Having read the scouting report on Drew, the opposition will likely pressure him on the perimeter to prevent him from making big shots.
However, if the Bruins can keep their offense well spread and stay in motion off the ball, Drew will have good looks from deep.
Shabazz Muhammad will indeed play a huge role in how UCLA performs in the NCAA tournament, but he shouldn’t be a focal point of the team’s approach.
As we’ve seen year after year in March Madness, the tournament is won with teamwork, not by one star player.
If the Bruins are to make their way to their first national championship since 1995, they’ll do so as a team, just as the 1995 team did.
Of course, UCLA will undoubtedly need Muhammad to play at the top of his game in order to even make it past the Round of 64, but it will take a collaborative team effort for the Bruins to make a championship run.
Moreover, just as in UCLA’s 1995 championship run, the Bruins will likely rely on point guard Larry Drew II to make big shots just as senior point guard Tyus Edney did in ’95.
This point needs to be underlined, bolded, highlighted and circled.
Although UCLA is favored numerically as a No. 6 seed taking on No. 11 Minnesota, it shouldn’t underestimate its Round of 64 matchup in the slightest.
The Golden Gophers may be have finished the season on a three-game skid, but two of those games were on the road, and after all, Minnesota played in the toughest conference in college basketball this year: the Big Ten.
UCLA must look at Minnesota’s 8-10 conference record on relative terms, as three of those losses were closely contested games against Top 10 teams.
Additionally, the Golden Gophers have notched quality wins in the Big Ten, including a victory over Michigan State and then-No. 1 Indiana.
If UCLA become overly confident in facing Minnesota, it will soon find itself watching the rest of the tournament from the bleachers.
The Bruins will have to bring their best game in order to defeat Minnesota and continue on to the Round of 32.
UCLA’s physicality is a major concern heading into the NCAA tournament.
Although the team possesses two 6’10” forwards in twins David and Travis Wear, the two don’t maximize their physicality and are often out-matched by smaller, gritty forwards.
This often leads UCLA to get hammered on the boards, which creates a surplus of second-chance opportunities for the opposition.
That can’t happen if the Bruins are to make a championship run.
The team’s physicality will be tested immediately by Minnesota, who is an excellent rebounding team. Trevor Mbakwe, 6'8", 245-pound senior forward (10 PPG 8.7 RPG), will easily flatten the Bruins’ forwards if they don’t contest him.
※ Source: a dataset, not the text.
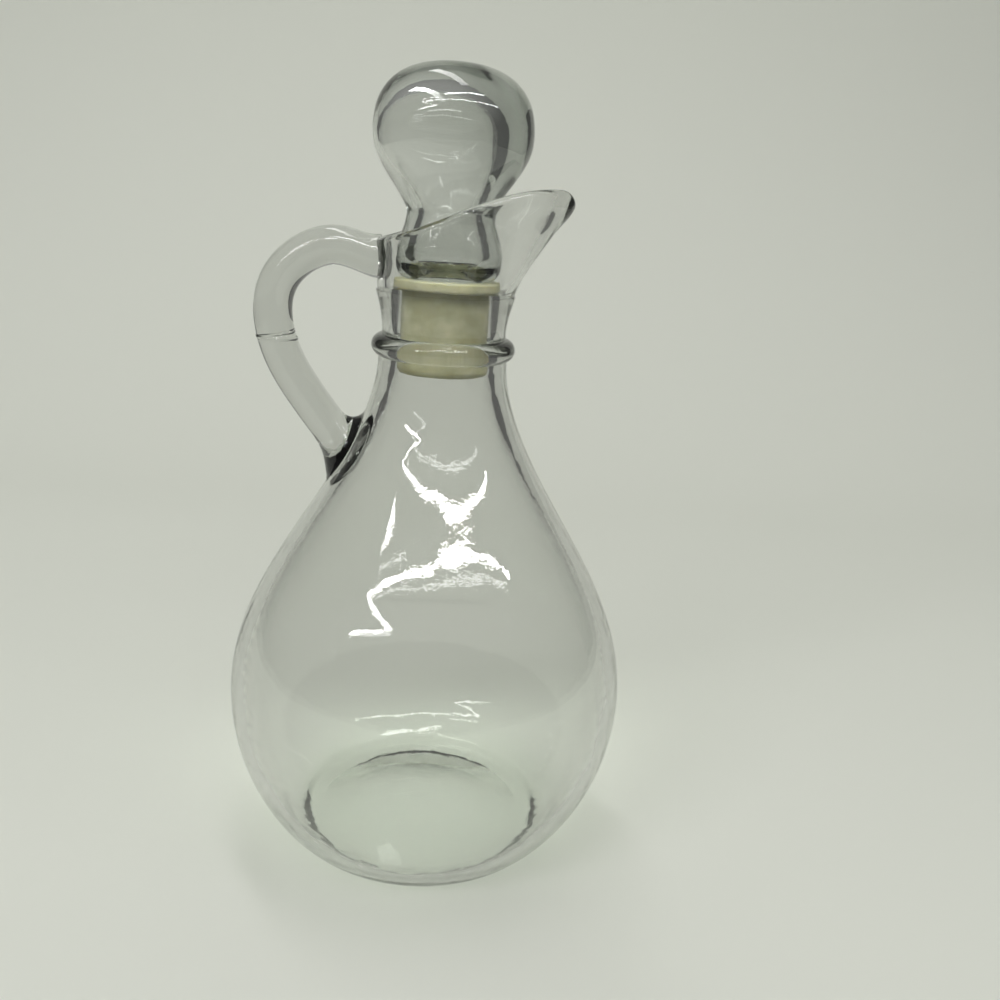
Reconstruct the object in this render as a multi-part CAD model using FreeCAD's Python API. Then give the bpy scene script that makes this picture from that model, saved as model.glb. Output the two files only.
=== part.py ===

The Bruins will have to bear down like never before in order to weave their way through to the championship.
With UCLA down to two principal bench players, Tony Parker will play a significant role in the team’s success in the NCAA tournament—if he plays, that is.
Although the Bruins were faced with the same limited lineup in the Pac-12 tournament championship after Jordan Adams suffered a season-ending injury in the team’s semifinal, Coach Ben Howland didn’t adjust to the new situation and opted to give Parker the same limited minutes he has received all season.
This team won’t last in the big tourney if Parker doesn’t play, not necessarily because of his talent but because UCLA simply needs David and Travis Wear to remain energized and on top of their game.
With Adams out, UCLA doesn’t have a regular guard on the bench, which suggests that Coach Howland will have true guards Larry Drew II and Norman Powell out on the court for 37-plus minutes as they were in the Pac-12 tournament championship game.
Despite the shortage of bench players, Parker was only played four minutes in UCLA’s most recent game and was pulled from game, never to return, after committing a defensive foul.
Although it seems as though Coach Howland is attempting to teach Parker to harness his strength by pulling him when the burly freshman center commits fouls, UCLA doesn’t have the luxury of keeping Parker on the bench in the NCAA tournament.
There is no denying that Parker has ways to go before he becomes a regular for UCLA, but the Bruins need him to provide bursts of energy for his teammates, especially when they become fatigued in the second half.
Moreover, Parker may prove to be more suitable to hang with more physical forwards than the Wear twins.
With its best all-around player sidelined, UCLA realistically has an infinitesimal shot at winning the NCAA tournament this year.
However, if the Bruins are able to bind together and execute the aforementioned bulleted points, they will put themselves in a good spot to make a deep tournament run.
While the odds are surely against them, you never quite know what March Madness will bring.
If UCLA can reap momentum from its first game against Minnesota, it may just proceed to its first Sweet 16 since 2008.